The vast majority of Bethlehem’s Christian emigration occurred between 1995 and 2001, before Israel’s barrier was constructed.

Bethlehem’s population was more than 80 percent Christian when Israel was founded in 1948, but the Christians have declined to about 23 percent with a large majority of Muslims. The 23 percent Christian statistic is considered generous, since it includes the satellite towns of Beit Sahour and Beit Jala. Some estimates place Bethlehem’s actual Christian population as low as 12 percent, with hundreds of Christians emigrating per year.

Israel controlled Bethlehem until 1995, when it signed the territory over to the PA as part of the 1993 Oslo Accords. Reports of Christian intimidation by Muslims immediately began to surface after the PA gained control.

Arafat also converted a Greek Orthodox monastery next to the Church of Nativity into his official Bethlehem residence. The Nativity church is believed by Christians to be the birthplace of Jesus.

Islamist organizations have also been carrying out attacks against Christian and non-Muslim establishments in other Palestinian cities.

In 2007, one person was killed when attackers fired at a United Nations school in Gaza during a co-ed children’s event. Attackers announced on loudspeakers they were angry over the participation of boys and girls in a sports event.

Also that year Palestinians bombed a Christian book store funded by American Protestants that exclusively sold Christian books. Two nearby Internet cafes also were bombed.

Just before that, Palestinian gunmen attacked and set fire to the Young Men’s Christian Association headquarters in Qalqiliya, a large West Bank city controlled by Hamas. Qalqiliya was previously administered by Israel, but was handed to the Palestinian Authority as part of the 1993 Oslo Accords.

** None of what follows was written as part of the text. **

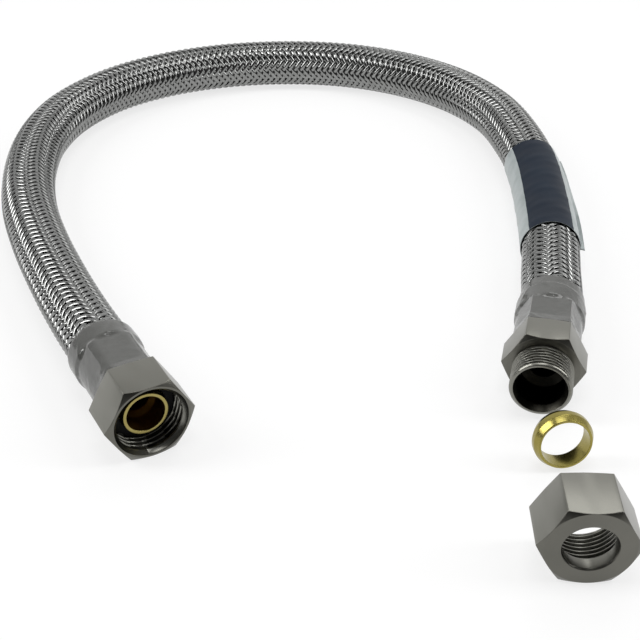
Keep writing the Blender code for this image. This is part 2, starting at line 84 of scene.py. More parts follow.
CLOUD_TINT = (0.32, 0.68)
CLOUD_POLISH = (0.3, 0.7)
RELIEF_DEPTH = 0.0002


def heading_vector(heading):
    """Level direction of an open mouth, in degrees from -Y towards +X."""
    angle = math.radians(heading)
    return np.array([math.sin(angle), -math.cos(angle), 0.0])


def hose_line():
    """Dense centreline through both fittings, in mm, as the hose lies."""
    swivel_out = heading_vector(SWIVEL_HEADING)
    male_out = heading_vector(MALE_HEADING)
    swivel = np.array([*SWIVEL_MOUTH, SWIVEL_HEIGHT])
    male = np.array([*MALE_HEX_FACE, MALE_HEIGHT])
    points = [swivel - swivel_out * depth for depth in SWIVEL_RUN]
    points += [np.array(point) for point in ROUTE]
    points += [male - male_out * depth for depth in MALE_RUN]
    slopes = [-swivel_out * np.linalg.norm(points[1] - points[0])]
    slopes += [(after - before) / 2 for before, after in zip(points, points[2:])]
    slopes.append(male_out * np.linalg.norm(points[-1] - points[-2]))
    share = np.arange(LINE_STEPS)[:, None] / LINE_STEPS
    line = []
    for i in range(len(points) - 1):
        square, cube = share ** 2, share ** 3
        line.append(
            points[i] * (2 * cube - 3 * square + 1)
            + slopes[i] * (cube - 2 * square + share)
            + points[i + 1] * (3 * square - 2 * cube)
            + slopes[i + 1] * (cube - square)
        )
    return np.vstack(line + [points[-1]])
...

Qumsiyeh told WND if current trends continue, there may be no Christians left in Bethlehem in 15 years. He said he appealed to U.S. Christian leaders to help initiate housing projects and find ways to fortify and strengthen Bethlehem’s Christian population, but that little assistance was offered.

“The way things are, soon there will not be a single Christian living in the land of Jesus,” he said.